Bana and his comrades had spent the night in the snow. They had hardly been able to sleep in the extreme cold. Soon they saw three hazy figures walking in their direction. In their white snow suits and shoes, they looked like ghosts. Bana’s blood froze and he reached for his rifle, but then he realized that the reinforcements had reached them. All five waited in the snow for a while and it was decided that they would attack the enemy post by 4. 30 pm. They closed their eyes in prayer, and then Bana told them to start moving. The heavy, persistent snowfall did not abate and they trudged on, keeping a sharp watch for craters that had been covered by falling snow and meant a painful death.

Nb Sub Bana Singh led his men alone along the extremely dangerous route, climbing in near darkness. He inspired them with his indomitable courage and leadership. Despite the bad weather and the screaming winds the six brave men reached the post and stormed it. Flinging grenades into the enemy bunker, the men charged at the enemy soldiers. Bana Singh reached for a grenade and flung it inside a bunker, latching the door from outside. He didn’t let the screams of the dying men distract him and charged with all his might, bayoneting those who were outside, taking them completely by surprise. Some ran down the slope into the Pakistani side, some were killed, others injured. Maj Virender Singh and two more soldiers had also joined Bana by then. With their light machine gun on single-shot mode since the guns had stopped firing more than once at a time in the extreme cold, Bana directed the fire at enemy soldiers who were trying to climb back. The soldiers were either killed or scared away. However, realizing that their post had been captured, they started shelling it.

Maj Virender received four bullets in his chest and stomach but refused to be evacuated. He told Bana Singh to try and capture the enemy alive, to which Singh shook his head and famously replied: ‘Sir, these bastards are not my cousins!’ It made the injured officer smile even in those moments when they were courting death. Rifleman Om Raj’s arm was blown off by a shell and hung loosely by his side as he gasped in shock and pain. Bana Singh tried to stem the bleeding with bandages from his first-aid kit, but he couldn’t. Both Om Raj, who was losing blood fast, and Maj Virender were taken a little lower down, where the weather had opened up and a helicopter could land to evacuate them. While Maj Virender survived and later rose to the rank of Brigadier, Om Raj died on the glacier in the arms of the men he had climbed up with. Both the men received Vir Chakras for their bravery.

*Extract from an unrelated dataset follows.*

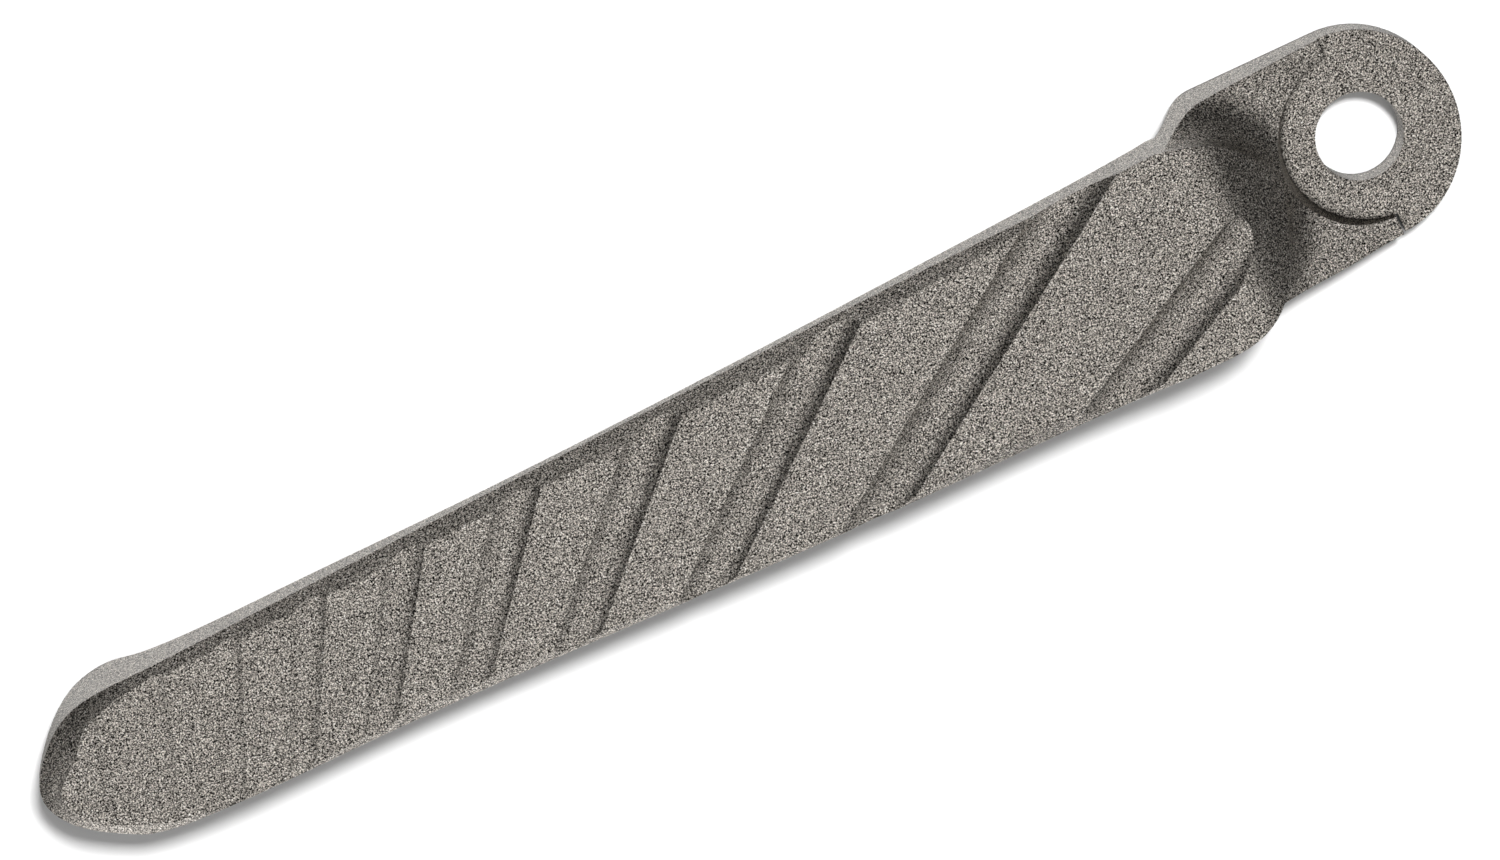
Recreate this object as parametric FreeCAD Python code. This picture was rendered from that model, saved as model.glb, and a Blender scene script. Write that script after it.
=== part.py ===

On 27 June 1987, Brigade Commander Brigadier C. S. Nugyal climbed up to the post. In a rare, emotional moment he hugged fiercely the dirty and war-ravaged Bana Singh and his men. The post would thereafter be called Bana Top, he declared. Nb Sub Bana Singh was awarded the PVC for conspicuous bravery and leadership under the most adverse conditions. Operation Rajiv also resulted in the award of one Maha Vir Chakra, seven Vir Chakras and one Sena Medal, besides the PVC. The CO and the commander were awarded Uttam Yudh Seva Medals.